■ **What is being asked**
Reproduce the material in full, unchanged.

■ **Given data**

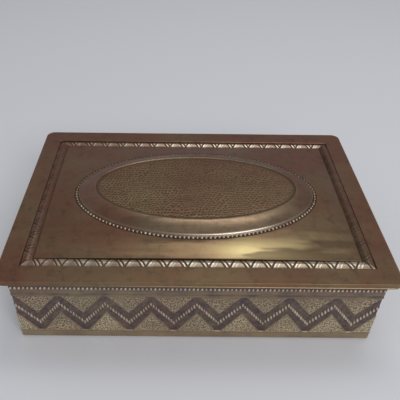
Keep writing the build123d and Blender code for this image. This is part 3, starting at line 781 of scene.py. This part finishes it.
# Floor, lights and camera
floor_mesh = bpy.data.meshes.new("floor")
floor_mesh.from_pydata([(-4, -4, 0), (4, -4, 0), (4, 4, 0), (-4, 4, 0)], [], [(0, 1, 2, 3)])
floor = bpy.data.objects.new("floor", floor_mesh)
bpy.context.scene.collection.objects.link(floor)
pale = bpy.data.materials.new("pale_floor")
pale.use_nodes = True
pale_shader = pale.node_tree.nodes["Principled BSDF"]
pale_shader.inputs["Base Color"].default_value = (0.72, 0.72, 0.745, 1)
pale_shader.inputs["Roughness"].default_value = 0.9
floor_mesh.materials.append(pale)

world = bpy.data.worlds.new("studio")
bpy.context.scene.world = world
world.use_nodes = True
backdrop = world.node_tree.nodes["Background"]
backdrop.inputs["Color"].default_value = (0.92, 0.95, 1.0, 1)
backdrop.inputs["Strength"].default_value = 0.42


def area(name, place, aim, size, power, colour):
    """A soft light of some width and height, turned toward a point."""
    light = bpy.data.lights.new(name, "AREA")
    light.shape = "RECTANGLE"
    light.size, light.size_y = size
    light.energy = power
    light.color = colour
    lamp = bpy.data.objects.new(name, light)
    bpy.context.scene.collection.objects.link(lamp)
    lamp.location = place
    lamp.rotation_euler = (Vector(aim) - Vector(place)).to_track_quat("-Z", "Y").to_euler()


area("overhead", (0.17, 0.24, 1.0), (0.03, -0.02, 0.05), (0.56, 0.3), 1.9, (1.0, 0.98, 0.94))
area("front_fill", (0.5, -1.1, 0.9), (0, 0, 0.03), (0.9, 0.6), 9, (0.95, 0.97, 1.0))

# The camera is fitted to the photograph: its focal length and shift in pixels, and its place
PIXELS, SENSOR = 400, 36.0
eye = bpy.data.cameras.new("photo_camera")
eye.sensor_width = SENSOR
eye.lens = 498.907 / PIXELS * SENSOR
eye.shift_x = 22.782 / PIXELS
eye.shift_y = -2.115 / PIXELS
eye.clip_start, eye.clip_end = 0.01, 20
camera = bpy.data.objects.new("photo_camera", eye)
bpy.context.scene.collection.objects.link(camera)
turn = Matrix.Identity(4)
for angle, axis in ((-0.004872, "Z"), (0.888652, "X"), (0.013097, "Z")):
    turn = turn @ Matrix.Rotation(angle, 4, axis)
camera.matrix_world = Matrix.Translation((-0.01178, -0.228089, 0.233234)) @ turn
bpy.context.scene.camera = camera
bpy.context.scene.view_settings.view_transform = "Standard"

■ **Solution for this exercise**
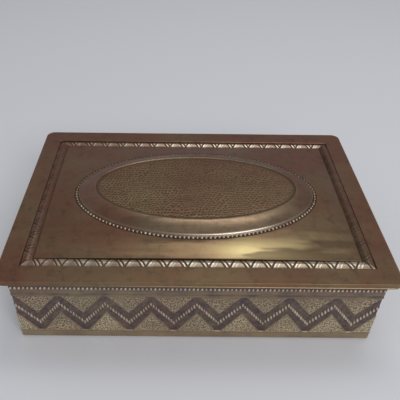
Keep writing the build123d and Blender code for this image. This is part 3, starting at line 781 of scene.py. This part finishes it.
# Floor, lights and camera
floor_mesh = bpy.data.meshes.new("floor")
floor_mesh.from_pydata([(-4, -4, 0), (4, -4, 0), (4, 4, 0), (-4, 4, 0)], [], [(0, 1, 2, 3)])
floor = bpy.data.objects.new("floor", floor_mesh)
bpy.context.scene.collection.objects.link(floor)
pale = bpy.data.materials.new("pale_floor")
pale.use_nodes = True
pale_shader = pale.node_tree.nodes["Principled BSDF"]
pale_shader.inputs["Base Color"].default_value = (0.72, 0.72, 0.745, 1)
pale_shader.inputs["Roughness"].default_value = 0.9
floor_mesh.materials.append(pale)

world = bpy.data.worlds.new("studio")
bpy.context.scene.world = world
world.use_nodes = True
backdrop = world.node_tree.nodes["Background"]
backdrop.inputs["Color"].default_value = (0.92, 0.95, 1.0, 1)
backdrop.inputs["Strength"].default_value = 0.42


def area(name, place, aim, size, power, colour):
    """A soft light of some width and height, turned toward a point."""
    light = bpy.data.lights.new(name, "AREA")
    light.shape = "RECTANGLE"
    light.size, light.size_y = size
    light.energy = power
    light.color = colour
    lamp = bpy.data.objects.new(name, light)
    bpy.context.scene.collection.objects.link(lamp)
    lamp.location = place
    lamp.rotation_euler = (Vector(aim) - Vector(place)).to_track_quat("-Z", "Y").to_euler()


area("overhead", (0.17, 0.24, 1.0), (0.03, -0.02, 0.05), (0.56, 0.3), 1.9, (1.0, 0.98, 0.94))
area("front_fill", (0.5, -1.1, 0.9), (0, 0, 0.03), (0.9, 0.6), 9, (0.95, 0.97, 1.0))

# The camera is fitted to the photograph: its focal length and shift in pixels, and its place
PIXELS, SENSOR = 400, 36.0
eye = bpy.data.cameras.new("photo_camera")
eye.sensor_width = SENSOR
eye.lens = 498.907 / PIXELS * SENSOR
eye.shift_x = 22.782 / PIXELS
eye.shift_y = -2.115 / PIXELS
eye.clip_start, eye.clip_end = 0.01, 20
camera = bpy.data.objects.new("photo_camera", eye)
bpy.context.scene.collection.objects.link(camera)
turn = Matrix.Identity(4)
for angle, axis in ((-0.004872, "Z"), (0.888652, "X"), (0.013097, "Z")):
    turn = turn @ Matrix.Rotation(angle, 4, axis)
camera.matrix_world = Matrix.Translation((-0.01178, -0.228089, 0.233234)) @ turn
bpy.context.scene.camera = camera
bpy.context.scene.view_settings.view_transform = "Standard"